Nitrate may lower methane production in ruminants by competing with methanogenesis for available hydrogen in the rumen. This study evaluated the effect of 4 levels of dietary nitrate addition on enteric methane production, hydrogen emission, feed intake, rumen fermentation, nutrient digestibility, microbial protein synthesis, and blood methemoglobin. In a 4×4 Latin square design 4 lactating Danish Holstein dairy cows fitted with rumen, duodenal, and ileal cannulas were assigned to 4 calcium ammonium nitrate addition levels: control, low, medium, and high [0, 5.3, 13.6, and 21.1g of nitrate/kg of dry matter (DM), respectively]. Diets were made isonitrogenous by replacing urea.

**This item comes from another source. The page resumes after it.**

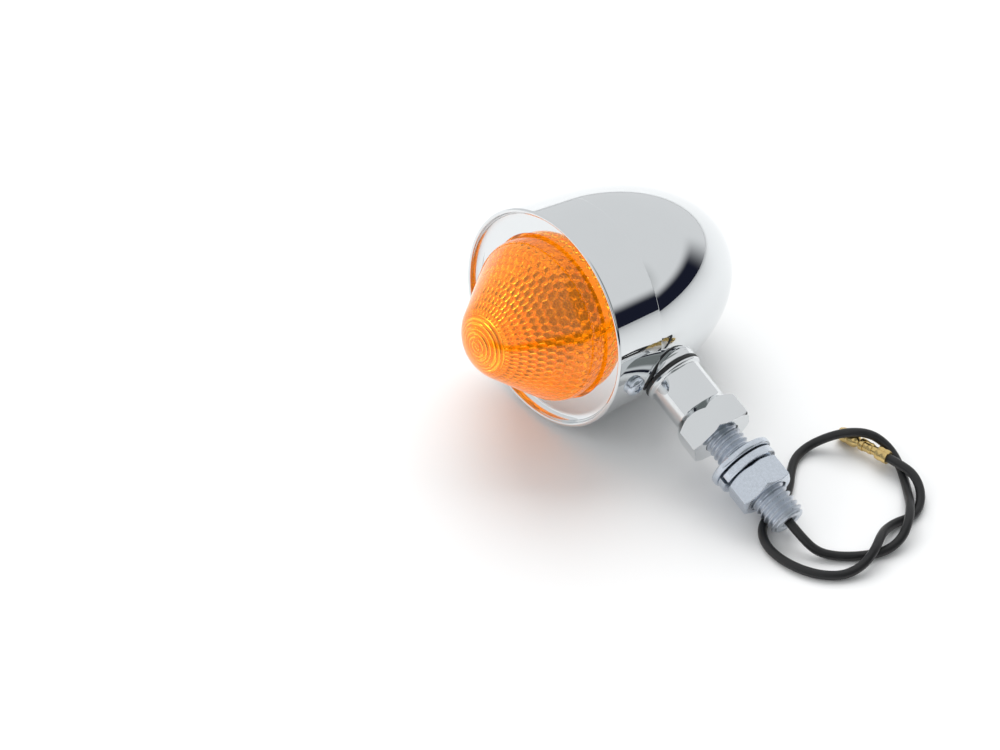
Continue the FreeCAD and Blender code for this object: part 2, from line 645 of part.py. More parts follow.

Cows were fed ad libitum and, after a 6-d period of gradual introduction of nitrate, adapted to the corn-silage-based total mixed ration (forage:concentrate ratio 50:50 on DM basis) for 16d before sampling. Digesta content from duodenum, ileum, and feces, and rumen liquid were collected, after which methane production and hydrogen emissions were measured in respiration chambers. Methane production [L/kg of dry matter intake (DMI)] linearly decreased with increasing nitrate concentrations compared with the control, corresponding to a reduction of 6, 13, and 23% for the low, medium, and high diets, respectively. Methane production was lowered with apparent efficiencies (measured methane reduction relative to potential methane reduction) of 82.3, 71.9, and 79.4% for the low, medium, and high diets, respectively. Addition of nitrate increased hydrogen emissions (L/kg of DMI) quadratically by a factor of 2.5, 3.4, and 3.0 (as L/kg of DMI) for the low, medium, and high diets, respectively, compared with the control. Blood methemoglobin levels and nitrate concentrations in milk and urine increased with increasing nitrate intake, but did not constitute a threat for animal health and human food safety. Microbial crude protein synthesis and efficiency were unaffected. Total volatile fatty acid concentration and molar proportions of acetate, butyrate, and propionate were unaffected, whereas molar proportions of formate increased. Milk yield, milk composition, DMI and digestibility of DM, organic matter, crude protein, and neutral detergent fiber in rumen, small intestine, hindgut, and total tract were unaffected by addition of nitrate. In conclusion, nitrate lowered methane production linearly with minor effects on rumen fermentation and no effects on nutrient digestibility.